House Oversight and Government Reform Ranking Member Rep. Elijah Cummings, D-Md., said the Postal Service overstepped its bounds by making the change unilaterally.
“The Postal Service’s declining mail volume poses a significant challenge, and the enactment of comprehensive postal reform legislation must be an urgent priority for the current Congress,” Cummings said in a statement. “However, the issue of service delivery frequency should be addressed in that legislation rather than through arbitrary action by the Postal Service.”
Postal unions universally panned the decision, saying delivery cuts will ultimately hurt the agency and its workers.
“The [American Postal Workers Union] condemns the Postal Service’s decision to eliminate Saturday mail delivery, which will only deepen the agency’s congressionally-manufactured financial crisis,” APWU President Cliff Guffey said in a statement. “USPS executives cannot save the Postal Service by tearing it apart.

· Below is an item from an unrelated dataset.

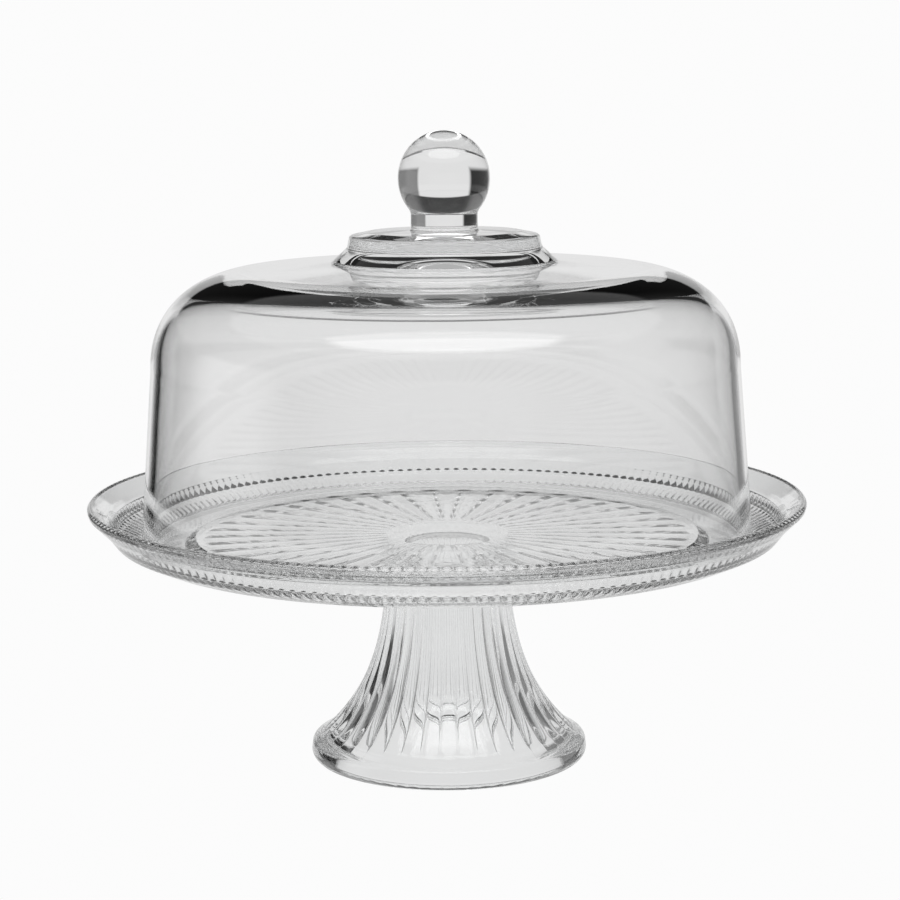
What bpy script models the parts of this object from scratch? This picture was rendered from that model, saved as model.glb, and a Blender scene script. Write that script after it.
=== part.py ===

These across-the-board cutbacks will weaken the nation’s mail system and put it on a path to privatization.”
The National Association of Letter Carriers called the move “disastrous,” as it would be “harmful to small businesses, rural communities, the elderly, the disabled and others who depend on Saturday delivery for commerce and communication.” The union said Donahoe should step down immediately.
Donahoe said he expects some sort of legal challenge to arise.
“You can never be sure that nobody is going to sue you,” he said, alluding to the postal unions. “But this is America, you can sue. We’ll work it out.”